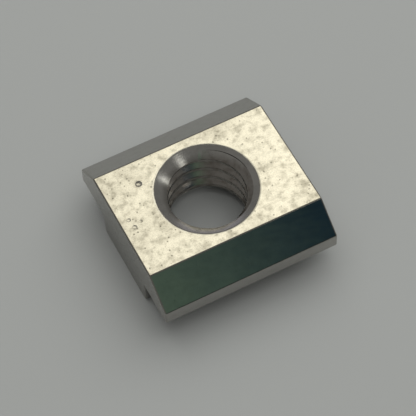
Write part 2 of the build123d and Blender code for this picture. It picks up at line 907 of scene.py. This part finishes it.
@dataclass
class ThreadTap:
    """The cutter of the right-hand thread: a closed screw with rounded crests and roots."""

    height: float
    core_radius: float
    pitch: float = 1.25 * MM
    nominal_radius: float = 4.0 * MM
    crest_round: float = 0.07 * MM
    root_round: float = 0.06 * MM
    overrun: float = 0.8 * MM
    flank_angle: float = 30.0  # between a flank and the plane square to the axis
    spare_below: float = 1.5  # turns wound below the trim, and turns wound beyond both
    spare_turns: int = 3
    steps: int = 112
    corner_steps: int = 3

    def build(self, material: bpy.types.Material) -> bpy.types.Object:
        """Wind one pitch of the thread's outline up the axis.

        Args:
            material: What the walls that it cuts are finished in.

        Returns:
            The closed cutter.
        """
        crest = self.pitch / 4
        flank = (self.nominal_radius - self.core_radius) * math.tan(math.radians(self.flank_angle))
        bottom = -self.overrun - self.pitch * self.spare_below
        points = [
            (self.core_radius, bottom, 0),
            (self.core_radius, bottom + crest, self.crest_round),
            (self.nominal_radius, bottom + crest + flank, self.root_round),
            (self.nominal_radius, bottom + self.pitch - flank, self.root_round),
            (self.core_radius, bottom + self.pitch, 0),
        ]
        tap = extruded_line("tap_cutter", rounded_line(points, self.corner_steps))
        turns = math.ceil((self.height + 2 * self.overrun) / self.pitch) + self.spare_turns
        bpy.ops.object.mode_set(mode="OBJECT")
        apply_modifier(tap, "SCREW", {
            "axis": "Z",
            "angle": math.tau,
            "screw_offset": self.pitch,
            "iterations": turns,
            "steps": self.steps,
            "render_steps": self.steps,
        })
        work_on(tap, "VERT")
        bpy.ops.mesh.select_all(action="SELECT")
        bpy.ops.mesh.remove_doubles(threshold=WELD)
        self._trim(tap, -self.overrun, -1)
        self._trim(tap, self.height + self.overrun, 1)
        bpy.ops.mesh.select_all(action="SELECT")
        bpy.ops.mesh.normals_make_consistent(inside=False)
        bpy.ops.object.mode_set(mode="OBJECT")
        tap.data.materials.append(material)
        return tap

    def _trim(self, tap: bpy.types.Object, level: float, side: int) -> None:
        """Cut the winding off flat at a level and close it there.

        Args:
            tap: The winding, in edit mode; not used, as the cut works on the mesh that is in edit
                mode.
            level: Height of the cut.
            side: 1 to take away what is above, -1 to take away what is below.
        """
        bpy.ops.mesh.select_all(action="SELECT")
        bpy.ops.mesh.bisect(
            plane_co=(0, 0, level),
            plane_no=(0, 0, side),
            use_fill=True,
            clear_outer=True,
            threshold=WELD,
        )


@dataclass(frozen=True)
class Dent:
    """One shallow round dent in the wide face."""

    across: float
    along: float
    width: float
    depth: float
    segments: int = 40
    rings: int = 48

    def cutter(self, level: float, material: bpy.types.Material) -> bpy.types.Object:
        """A ball that cuts the dent.

        Args:
            level: Height of the dented face.
            material: What the dent is finished in.

        Returns:
            The ball, in place.
        """
        radius = (self.width ** 2 / 4 + self.depth ** 2) / (2 * self.depth)
        deselect_everything()
        bpy.ops.mesh.primitive_uv_sphere_add(
            segments=self.segments,
            ring_count=self.rings,
            radius=radius,
            location=(self.across, self.along, level + radius - self.depth),
        )
        bpy.ops.object.transform_apply(location=True, rotation=True, scale=True)
        bpy.context.object.data.materials.append(material)
        return bpy.context.object


DENTS = (
    Dent(-4.74 * MM, 3.07 * MM, 0.62 * MM, 0.090 * MM),
    Dent(-7.01 * MM, 0.27 * MM, 0.36 * MM, 0.030 * MM),
    Dent(-6.86 * MM, -0.58 * MM, 0.42 * MM, 0.035 * MM),
    Dent(-6.17 * MM, -0.28 * MM, 0.34 * MM, 0.028 * MM),
)


@dataclass
class SlotNut:
    """The finished nut: the blank with its hole sunk and tapped, and the dents of handling."""

    blank: BarBlank
    sinks: HoleSinks
    tap: ThreadTap
    dents: Sequence[Dent] = DENTS
    mouth_round: float = 0.12 * MM
    smooth_angle: float = 32.0  # degrees; steeper edges stay sharp

    def build(self) -> bpy.types.Object:
        """Model and dress the nut, and set it on the part's body."""
        materials = {zone: finish.material(zone.value) for zone, finish in FINISHES.items()}
        nut = self.blank.build(materials)
        nut.name = "nut_plated"
        cut_away(nut, self.sinks.build(materials[Zone.SINK]))
        self.sinks.round_mouth(nut, self.mouth_round, materials[Zone.EDGE])
        cut_away(nut, self.tap.build(materials[Zone.THREAD]))
        for dent in self.dents:
            cut_away(nut, dent.cutter(self.blank.height, materials[Zone.WIDE_FACE]))
        self._weld_slivers(nut)
        deselect_everything()
        nut.select_set(True)
        bpy.context.view_layer.objects.active = nut
        bpy.ops.object.shade_smooth_by_angle(angle=math.radians(self.smooth_angle))
        apply_modifier(nut, "WEIGHTED_NORMAL", {"mode": "FACE_AREA", "keep_sharp": True})
        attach(nut, BODY)
        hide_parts(NODE)
        return nut

    def _weld_slivers(self, nut: bpy.types.Object) -> None:
        """Merge the vertices that the cuts left almost on top of each other.

        Args:
            nut: The piece after its last cut.
        """
        work_on(nut, "VERT")
        bpy.ops.mesh.select_all(action="SELECT")
        bpy.ops.mesh.remove_doubles(threshold=WELD)
        bpy.ops.mesh.dissolve_degenerate(threshold=WELD)
        bpy.ops.object.mode_set(mode="OBJECT")


# --------------------------------------------------------------------------------------------
# The studio
# --------------------------------------------------------------------------------------------


def toward(azimuth: float, elevation: float) -> Vector:
    """The direction in which something stands as seen from the nut.

    Args:
        azimuth: Degrees, turned from +X to +Y.
        elevation: Degrees above the floor.

    Returns:
        The direction, one metre long.
    """
    turn, rise = math.radians(azimuth), math.radians(elevation)
    level_reach = math.cos(rise)
    return Vector((math.cos(turn) * level_reach, math.sin(turn) * level_reach, math.sin(rise)))


@dataclass(frozen=True)
class Card:
    """A glowing panel round the nut that only shiny surfaces see."""

    name: str
    azimuth: float
    elevation: float
    width: float  # degrees that it spans as seen from the nut
    height: float
    left_glow: Colour  # at its left side as seen from the nut
    right_glow: Colour
    blend: float = 1.0  # share of its width over which one glow turns into the other
    distance: float = 0.5

    def build(self) -> None:
        """Stand the panel up, facing the nut."""
        wide = 2 * self.distance * math.tan(math.radians(self.width / 2))
        high = 2 * self.distance * math.tan(math.radians(self.height / 2))
        outward = toward(self.azimuth, self.elevation)
        deselect_everything()
        bpy.ops.mesh.primitive_plane_add(size=1, location=outward * self.distance)
        panel = bpy.context.object
        panel.name = self.name
        panel.scale = (wide, high, 1)
        panel.rotation_euler = outward.to_track_quat("Z", "Y").to_euler()
        bench = Bench(bpy.data.materials.new(self.name + "_glow"))
        spot = bench.node("ShaderNodeTexCoord").outputs["Object"]
        across = bench.value("ShaderNodeSeparateXYZ", None, {0: spot}, "X")
        share = across.above(-self.blend / 2, self.blend / 2)
        glow = bench.mixed(share, (*self.right_glow, 1), (*self.left_glow, 1))
        light = bench.node("ShaderNodeBsdfPrincipled", None, {
            "Base Color": (0, 0, 0, 1),
            "Roughness": 1.0,
            "Specular IOR Level": 0.0,
            "Emission Color": glow,
            "Emission Strength": 1.0,
        })
        bench.node("ShaderNodeOutputMaterial", None, {"Surface": light.outputs[0]})
        panel.data.materials.append(bench.owner)
        panel.visible_camera = False
        panel.visible_diffuse = False
        panel.visible_shadow = False


CARDS = (
    Card("window_card", 62, 56, 46, 36, (0.95, 0.91, 0.74), (1.65, 1.58, 1.30)),
    Card("side_lamp_card", -7, 37, 8, 8, (1.8, 1.8, 1.7), (1.8, 1.8, 1.7)),
    Card("front_lamp_card", -50, 55, 9, 8, (1.6, 1.6, 1.5), (1.6, 1.6, 1.5)),
    Card("dark_card", -74.5, 42, 36, 26, (0.006, 0.023, 0.044), (0.155, 0.23, 0.167), 0.36),
    Card("low_dark_card", -76, 13, 60, 32, (0.03, 0.04, 0.045), (0.04, 0.05, 0.05)),
    Card("horizon_card", 78, 4, 80, 8, (0.33, 0.32, 0.36), (0.33, 0.32, 0.36)),
    Card("side_wall_card", 172, 42, 90, 56, (0.19, 0.186, 0.178), (0.19, 0.186, 0.178)),
)


@dataclass(frozen=True)
class Lamp:
    """A square soft light that faces the nut and that shiny surfaces don't see."""

    name: str
    azimuth: float
    elevation: float
    size: float
    power: float  # watts
    distance: float = 0.3

    def build(self) -> None:
        """Hang the light up."""
        light = bpy.data.lights.new(self.name, "AREA")
        light.shape = "SQUARE"
        light.size = self.size
        light.energy = self.power
        lamp = bpy.data.objects.new(self.name, light)
        bpy.context.scene.collection.objects.link(lamp)
        lamp.location = toward(self.azimuth, self.elevation) * self.distance
        lamp.rotation_euler = (-lamp.location).to_track_quat("-Z", "Y").to_euler()
        lamp.visible_camera = False
        lamp.visible_glossy = False


LAMPS = (
    Lamp("key", 50, 64, 0.45, 0.88),
    Lamp("fill", -85, 66, 0.2, 0.11),
)


@dataclass
class Studio:
    """A plain pale floor under a soft light, with panels round it for the metal to mirror."""

    floor_colour: Colour = (0.366, 0.375, 0.360)
    floor_size: float = 4.0
    floor_gap: float = 0.01 * MM
    mirrored_room: Colour = (0.175, 0.172, 0.165)
    ambient: Colour = (0.32, 0.32, 0.32)

    def build(self) -> None:
        """Lay the floor, light the room and stand the panels up."""
        self._floor()
        self._room()
        for fitting in (*LAMPS, *CARDS):
            fitting.build()

    def _floor(self) -> None:
        """Lay a sheet of pale paper just under the nut."""
        deselect_everything()
        bpy.ops.mesh.primitive_plane_add(size=self.floor_size, location=(0, 0, -self.floor_gap))
        floor = bpy.context.object
        floor.name = "floor"
        bench = Bench(bpy.data.materials.new("floor_paper"))
        paper = bench.node("ShaderNodeBsdfPrincipled", None, {
            "Base Color": (*self.floor_colour, 1),
            "Roughness": 0.9,
            "Specular IOR Level": 0.1,
        })
        bench.node("ShaderNodeOutputMaterial", None, {"Surface": paper.outputs[0]})
        floor.data.materials.append(bench.owner)

    def _room(self) -> None:
        """Make the world: the floor's colour to the camera, a dim room to shiny surfaces."""
        world = bpy.data.worlds.new("room")
        bpy.context.scene.world = world
        bench = Bench(world)
        rays = bench.node("ShaderNodeLightPath").outputs
        shown = self._background(bench, self.ambient)
        seen_by = (("Is Glossy Ray", self.mirrored_room), ("Is Camera Ray", self.floor_colour))
        for ray, colour in seen_by:
            inputs = {0: rays[ray], 1: shown, 2: self._background(bench, colour)}
            shown = bench.node("ShaderNodeMixShader", None, inputs).outputs[0]
        bench.node("ShaderNodeOutputWorld", None, {"Surface": shown})

    def _background(self, bench: Bench, colour: Colour) -> bpy.types.NodeSocket:
        """An even room of one colour."""
        return bench.node("ShaderNodeBackground", None, {"Color": (*colour, 1)}).outputs[0]


@dataclass
class Viewpoint:
    """A camera held by hand above the nut's near left end."""

    # Where it stands, from the wide face's centre
    stand: Tuple[float, float, float] = (-35.8 * MM, -80.9 * MM, 135.1 * MM)
    roll: float = -3.84  # degrees
    half_view: float = 6.05  # degrees from the picture's middle to its side
    sensor: float = 36.0
    clip: Tuple[float, float] = (0.01, 20.0)

    def build(self, low: Vector, high: Vector) -> bpy.types.Object:
        """Set the camera up.

        Args:
            low: Lowest corner of the nut's box.
            high: Highest corner of the nut's box.

        Returns:
            The camera, which is now the scene's.
        """
        face_centre = Vector(((low.x + high.x) / 2, (low.y + high.y) / 2, high.z))
        aim = (low + high) / 2
        camera = bpy.data.objects.new("camera", bpy.data.cameras.new("camera"))
        bpy.context.scene.collection.objects.link(camera)
        camera.location = face_centre + Vector(self.stand)
        facing = (aim - camera.location).to_track_quat("-Z", "Y")
        camera.rotation_mode = "QUATERNION"
        camera.rotation_quaternion = facing @ Quaternion((0, 0, 1), math.radians(self.roll))
        camera.data.sensor_width = self.sensor
        camera.data.lens = self.sensor / (2 * math.tan(math.radians(self.half_view)))
        camera.data.clip_start, camera.data.clip_end = self.clip
        bpy.context.scene.camera = camera
        return camera


def main() -> None:
    """Build the studio, the camera and the nut."""
    logging.basicConfig(level=logging.INFO, format="%(name)s: %(message)s")
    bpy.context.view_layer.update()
    low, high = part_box(NODE)
    mounts = {mount["name"]: mount for mount in frame["record"]["mounts"]}
    thread = mounts["thread"]
    core_radius = thread["dims"]["r_mm"] * MM
    half_core = thread["dims"]["length_mm"] * MM / 2
    core_middle = thread["pos_m"][2]
    height = high.z - low.z
    blank = BarBlank(high.x - low.x, high.y - low.y, height, mounts["shoulder_left"]["pos_m"][2])
    sinks = HoleSinks(height, core_radius, core_middle - half_core, core_middle + half_core)
    nut = SlotNut(blank, sinks, ThreadTap(height, core_radius)).build()
    LOG.info("%s: %d faces", nut.name, len(nut.data.polygons))
    Studio().build()
    Viewpoint().build(low, high)
    bpy.context.scene.view_settings.view_transform = "Standard"
    bpy.context.view_layer.update()


if __name__ == "__main__":
    main()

☆ ☆ ☆

**YOUR GOAL**
Print exactly the lines above from the one with "attach(nut, BODY)" to the one with "distance: float = 0.5", including both.

**EXERCISE RESPONSE**
        attach(nut, BODY)
        hide_parts(NODE)
        return nut

    def _weld_slivers(self, nut: bpy.types.Object) -> None:
        """Merge the vertices that the cuts left almost on top of each other.

        Args:
            nut: The piece after its last cut.
        """
        work_on(nut, "VERT")
        bpy.ops.mesh.select_all(action="SELECT")
        bpy.ops.mesh.remove_doubles(threshold=WELD)
        bpy.ops.mesh.dissolve_degenerate(threshold=WELD)
        bpy.ops.object.mode_set(mode="OBJECT")


# --------------------------------------------------------------------------------------------
# The studio
# --------------------------------------------------------------------------------------------


def toward(azimuth: float, elevation: float) -> Vector:
    """The direction in which something stands as seen from the nut.

    Args:
        azimuth: Degrees, turned from +X to +Y.
        elevation: Degrees above the floor.

    Returns:
        The direction, one metre long.
    """
    turn, rise = math.radians(azimuth), math.radians(elevation)
    level_reach = math.cos(rise)
    return Vector((math.cos(turn) * level_reach, math.sin(turn) * level_reach, math.sin(rise)))


@dataclass(frozen=True)
class Card:
    """A glowing panel round the nut that only shiny surfaces see."""

    name: str
    azimuth: float
    elevation: float
    width: float  # degrees that it spans as seen from the nut
    height: float
    left_glow: Colour  # at its left side as seen from the nut
    right_glow: Colour
    blend: float = 1.0  # share of its width over which one glow turns into the other
    distance: float = 0.5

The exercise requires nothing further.